What the exercise asks
State how many lines of the entries hold the string "joints", and output nothing but that count.
>> START Given records
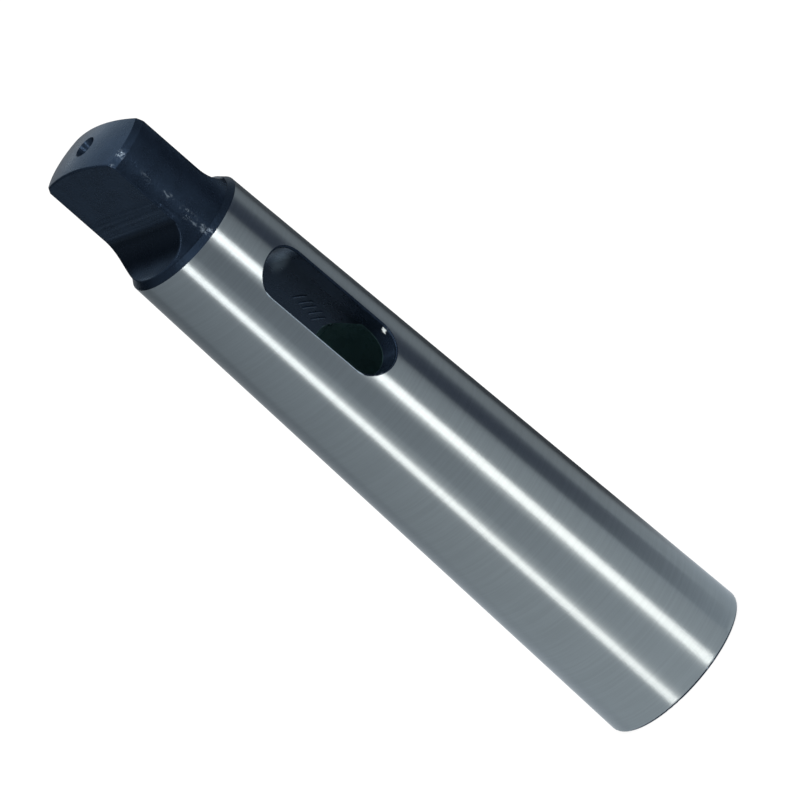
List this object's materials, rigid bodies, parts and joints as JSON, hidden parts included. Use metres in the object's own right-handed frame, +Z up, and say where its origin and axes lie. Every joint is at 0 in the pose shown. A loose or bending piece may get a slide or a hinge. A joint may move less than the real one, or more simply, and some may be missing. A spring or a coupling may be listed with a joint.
{
  "type": "morse taper sleeve",
  "caption": "Reducing sleeve with a ground outer taper, a smaller tapered socket, a drift slot and a black flat-sided tang with a domed tip.",
  "frame": {"origin": "centre of the big end's flat face, at the mouth of the socket, on which the sleeve stands", "axes": "+Z up the axis from the socket's mouth to the tip of the tang; the drift slot goes through along Y, the tang is wide along Y and its two flats face along X"},
  "size_m": [0.0248, 0.0248, 0.1139],
  "materials": {
    "ground_steel": "ground bright on the outer taper, black oxide on the tang, slot and tip"
  },
  "bodies": {
    "root": {"sleeve": "ground_steel"}
  },
  "joints": []
}
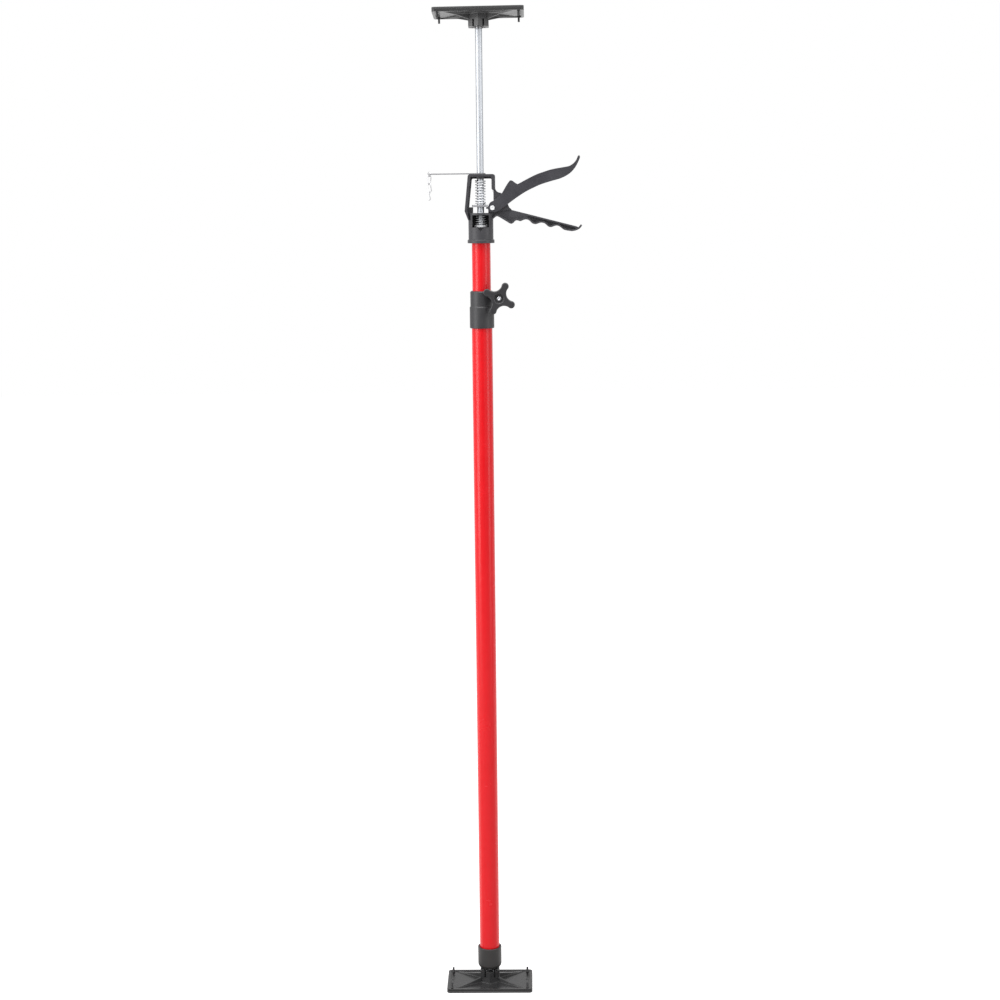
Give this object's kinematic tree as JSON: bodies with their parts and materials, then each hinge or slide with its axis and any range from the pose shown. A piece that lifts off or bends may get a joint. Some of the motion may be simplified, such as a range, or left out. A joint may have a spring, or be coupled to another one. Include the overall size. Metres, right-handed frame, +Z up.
{
  "type": "telescopic drywall support pole",
  "caption": "Telescopic support pole that holds boards overhead: clamped sliding tubes, lever head that pumps a rod, brake lever and swivelling padded plates.",
  "frame": {"origin": "centre of the ground face of the foot pad, on the axis of the pole", "axes": "+Z up along the pole, +X towards the hand lever, -Y towards the clamp knob"},
  "size_m": [0.2234, 0.0758, 1.4637],
  "materials": {
    "pad_rubber": "soft matt rubber",
    "plate_plastic": "moulded, light grain",
    "ball_steel": "turned and zinc plated",
    "clip_steel": "blackened spring steel",
    "cap_plastic": "moulded, light grain",
    "tube_red": "glossy red powder coat on steel",
    "collar_plastic": "moulded, light grain",
    "bolt_zinc": "zinc plated",
    "knob_plastic": "moulded, light grain",
    "head_paint": "satin dark grey paint on cast metal",
    "lever_paint": "satin dark grey paint on steel",
    "rivet_steel": "bright rivet",
    "drive_zinc": "hardened plate, zinc plated",
    "spring_steel": "bright spring wire",
    "washer_bright": "bright plated steel",
    "rod_chrome": "ground and chrome plated steel",
    "nylon": "black nylon",
    "brake_steel": "zinc plated strip",
    "chain_steel": "zinc plated wire"
  },
  "bodies": {
    "lower_pole": {"foot_cap": "cap_plastic", "lower_tube": "tube_red", "clamp_collar": "collar_plastic", "clamp_bolt": "bolt_zinc"},
    "foot_stud": {"foot_ball": "ball_steel", "foot_clip": "clip_steel"},
    "base": {"base_plate": "plate_plastic", "base_pad": "pad_rubber"},
    "knob_carrier": {"clamp_washer": "bolt_zinc"},
    "knob": {"clamp_knob": "knob_plastic", "knob_nut": "bolt_zinc"},
    "upper_pole": {"upper_tube": "tube_red", "tube_guide": "nylon", "head_body": "head_paint", "head_rivet": "rivet_steel", "lever_rivet": "rivet_steel", "main_spring": "spring_steel", "stop_spring": "spring_steel"},
    "trigger": {"trigger_lever": "lever_paint"},
    "drive": {"drive_plate": "drive_zinc"},
    "stop": {"stop_washer": "washer_bright"},
    "rod_slide_body": {"rod": "rod_chrome", "rod_stop": "nylon"},
    "top_stud": {"top_ball": "ball_steel"},
    "top": {"top_plate": "plate_plastic", "top_pad": "pad_rubber"},
    "brake": {"brake_lever": "brake_steel"},
    "ring": {"chain_ring": "chain_steel"},
    "link_1": {"chain_link_1": "chain_steel"},
    "link_2": {"chain_link_2": "chain_steel"},
    "link_3": {"chain_link_3": "chain_steel"}
  },
  "joints": [
    {"name": "foot_turn", "type": "hinge", "parent": "lower_pole", "child": "foot_stud", "pos_m": [0, 0, 0.0147], "axis": [0, 0, 1], "continuous": true},
    {"name": "foot_tilt", "type": "hinge", "parent": "foot_stud", "child": "base", "pos_m": [0, 0, 0.0147], "axis": [1, 0, 0], "range_deg": [-13, 13]},
    {"name": "knob_travel", "type": "slide", "parent": "lower_pole", "child": "knob_carrier", "axis": [0, -1, 0], "range_m": [0, 0.002]},
    {"name": "knob_turn", "type": "hinge", "parent": "knob_carrier", "child": "knob", "pos_m": [0.0256, 0, 1.0528], "axis": [0, -1, 0], "range_deg": [0, 720]},
    {"name": "tube_slide", "type": "slide", "parent": "lower_pole", "child": "upper_pole", "axis": [0, 0, 1], "range_m": [-0.068, 0.735]},
    {"name": "trigger_squeeze", "type": "hinge", "parent": "upper_pole", "child": "trigger", "pos_m": [0.017, 0, 1.1823], "axis": [0, 1, 0], "range_deg": [0, 28], "stiffness_Nm_per_rad": 0.25, "springref_deg": -34.38},
    {"name": "drive_lift", "type": "slide", "parent": "upper_pole", "child": "drive", "axis": [0, 0, 1], "range_m": [0, 0.0039], "deforming": ["main_spring"]},
    {"name": "stop_lift", "type": "slide", "parent": "upper_pole", "child": "stop", "axis": [0, 0, 1], "range_m": [0, 0.008], "stiffness_N_per_m": 400, "springref_m": -0.01, "deforming": ["stop_spring"]},
    {"name": "rod_slide", "type": "slide", "parent": "upper_pole", "child": "rod_slide_body", "axis": [0, 0, 1], "range_m": [-0.195, 0.55]},
    {"name": "top_turn", "type": "hinge", "parent": "rod_slide_body", "child": "top_stud", "pos_m": [0, 0, 1.4462], "axis": [0, 0, 1], "continuous": true},
    {"name": "top_tilt", "type": "hinge", "parent": "top_stud", "child": "top", "pos_m": [0, 0, 1.4462], "axis": [1, 0, 0], "range_deg": [-9.5, 16.5]},
    {"name": "brake_tilt", "type": "hinge", "parent": "upper_pole", "child": "brake", "pos_m": [-0.018, 0, 1.2304], "axis": [0, -1, 0], "range_deg": [0, 4]},
    {"name": "ring_turn", "type": "hinge", "parent": "brake", "child": "ring", "pos_m": [-0.07395, 0.00244, 1.2309], "axis": [0.766, 0.6428, 0], "range_deg": [-40, 40]},
    {"name": "link_1_swing", "type": "hinge", "parent": "ring", "child": "link_1", "pos_m": [-0.07395, 0.00244, 1.2277], "axis": [0.6428, -0.766, 0], "range_deg": [-25, 25]},
    {"name": "link_2_swing", "type": "hinge", "parent": "link_1", "child": "link_2", "pos_m": [-0.07395, 0.00244, 1.2165], "axis": [0.342, 0.9397, 0], "range_deg": [-25, 25]},
    {"name": "link_3_swing", "type": "hinge", "parent": "link_2", "child": "link_3", "pos_m": [-0.07395, 0.00244, 1.2053], "axis": [-0.9848, -0.1736, 0], "range_deg": [-25, 25]}
  ],
  "couplings": [
    {"joint": "knob_travel", "follows": "knob_turn", "m_per_rad": 0.00015915},
    {"joint": "drive_lift", "follows": "trigger_squeeze", "m_per_rad": 0.0078}
  ]
}
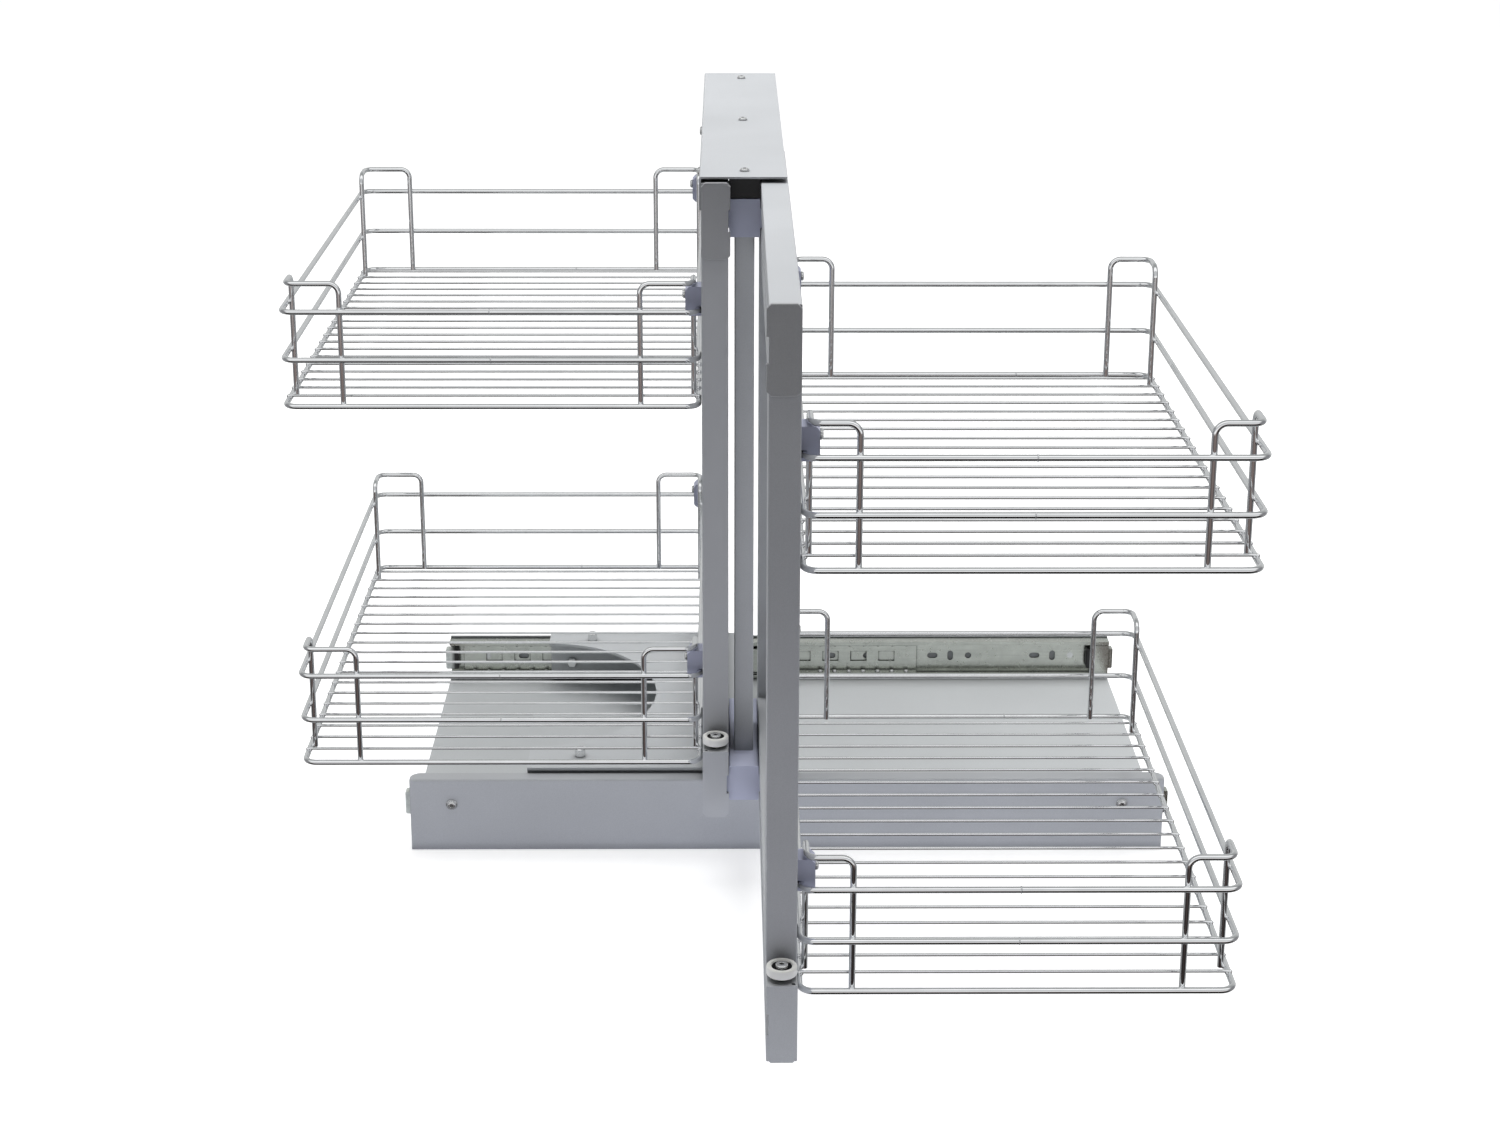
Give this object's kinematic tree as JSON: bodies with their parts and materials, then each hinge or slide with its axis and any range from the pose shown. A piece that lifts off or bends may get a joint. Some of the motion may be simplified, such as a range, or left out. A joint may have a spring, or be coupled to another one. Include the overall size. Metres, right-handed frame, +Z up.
{
  "type": "corner pull-out unit",
  "caption": "Blind-corner cabinet pull-out: floor tray with ball slides, a sideways carriage, two upright channel frames sliding past each other, and chromed wire baskets.",
  "frame": {"origin": "centre of the floor tray's footprint, on the cabinet floor", "axes": "+X right along the tray's slides, +Y into the cabinet, +Z up; at rest the front frame and its baskets are drawn fully out of the cabinet, as pictured"},
  "size_m": [0.7295, 0.924, 0.5969],
  "materials": {
    "grey_paint": "satin powder coat",
    "chrome_wire": "polished chrome plate",
    "zinc_steel": "zinc plated",
    "zinc_fastener": "bright zinc",
    "violet_plastic": "moulded, violet grey",
    "white_plastic": "moulded, white",
    "dark_steel": "oiled dark steel",
    "black_plastic": "moulded, black",
    "rubber": "moulded rubber"
  },
  "bodies": {
    "base": {"base_apron": "grey_paint", "base_floor": "grey_paint", "base_upstand": "grey_paint", "base_supports": "grey_paint", "apron_bolts": "zinc_fastener", "upstand_bolts": "zinc_fastener", "front_slide_rail": "zinc_steel", "rear_slide_rail": "zinc_steel", "slide_bumpers": "rubber", "slide_end_stops": "zinc_steel"},
    "front_cage": {"front_slide_cage": "zinc_steel", "front_slide_balls": "zinc_fastener"},
    "rear_cage": {"rear_slide_cage": "zinc_steel", "rear_slide_balls": "zinc_fastener"},
    "carriage": {"carriage_plate": "grey_paint", "carriage_studs": "zinc_fastener", "runner_bolts": "zinc_fastener", "frame_screws": "zinc_fastener", "front_slide_runner": "zinc_steel", "rear_slide_runner": "zinc_steel", "rear_frame_top_rail": "grey_paint", "rear_frame_bottom_rail": "grey_paint", "rear_frame_front_post": "grey_paint", "rear_frame_back_post": "grey_paint", "rear_frame_top_cap": "grey_paint", "rear_frame_end_plugs": "black_plastic", "rear_roller_spacer": "zinc_steel", "rear_roller_axle": "zinc_fastener", "rear_upper_basket": "chrome_wire", "rear_lower_basket": "chrome_wire", "rear_basket_clips": "violet_plastic", "rear_clip_screws": "zinc_fastener", "top_cover": "grey_paint", "guide_strip": "black_plastic", "cover_rivets": "zinc_fastener", "cover_side_screws": "zinc_fastener"},
    "rear_roller": {"rear_roller_tyre": "white_plastic", "rear_roller_bearing": "dark_steel"},
    "column": {"middle_column": "grey_paint", "top_glide_block": "violet_plastic", "bottom_glide_block": "violet_plastic", "column_screws": "zinc_fastener"},
    "front_unit": {"front_frame_top_rail": "grey_paint", "front_frame_bottom_rail": "grey_paint", "front_frame_front_post": "grey_paint", "front_frame_back_post": "grey_paint", "front_frame_top_cap": "grey_paint", "front_frame_end_plugs": "black_plastic", "front_roller_spacer": "zinc_steel", "front_roller_axle": "zinc_fastener", "front_upper_basket": "chrome_wire", "front_lower_basket": "chrome_wire", "front_basket_clips": "violet_plastic", "front_clip_screws": "zinc_fastener"},
    "front_roller": {"front_roller_tyre": "white_plastic", "front_roller_bearing": "dark_steel"}
  },
  "joints": [
    {"name": "carriage_slide", "type": "slide", "parent": "base", "child": "carriage", "axis": [1, 0, 0], "range_m": [0, 0.29]},
    {"name": "front_cage_slide", "type": "slide", "parent": "base", "child": "front_cage", "axis": [1, 0, 0], "range_m": [0, 0.145]},
    {"name": "rear_cage_slide", "type": "slide", "parent": "base", "child": "rear_cage", "axis": [1, 0, 0], "range_m": [0, 0.145]},
    {"name": "front_unit_slide", "type": "slide", "parent": "carriage", "child": "front_unit", "axis": [0, 1, 0], "range_m": [0, 0.381]},
    {"name": "column_slide", "type": "slide", "parent": "carriage", "child": "column", "axis": [0, 1, 0], "range_m": [0, 0.1905]},
    {"name": "rear_roller_spin", "type": "hinge", "parent": "carriage", "child": "rear_roller", "pos_m": [-0.0605, -0.243, 0.134], "axis": [0, 0, 1], "continuous": true},
    {"name": "front_roller_spin", "type": "hinge", "parent": "front_unit", "child": "front_roller", "pos_m": [-0.0145, -0.624, 0.134], "axis": [0, 0, 1], "continuous": true}
  ],
  "couplings": [
    {"joint": "front_cage_slide", "follows": "carriage_slide", "ratio": 0.5},
    {"joint": "rear_cage_slide", "follows": "carriage_slide", "ratio": 0.5},
    {"joint": "column_slide", "follows": "front_unit_slide", "ratio": 0.5}
  ]
}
>> END Given records
Reply
4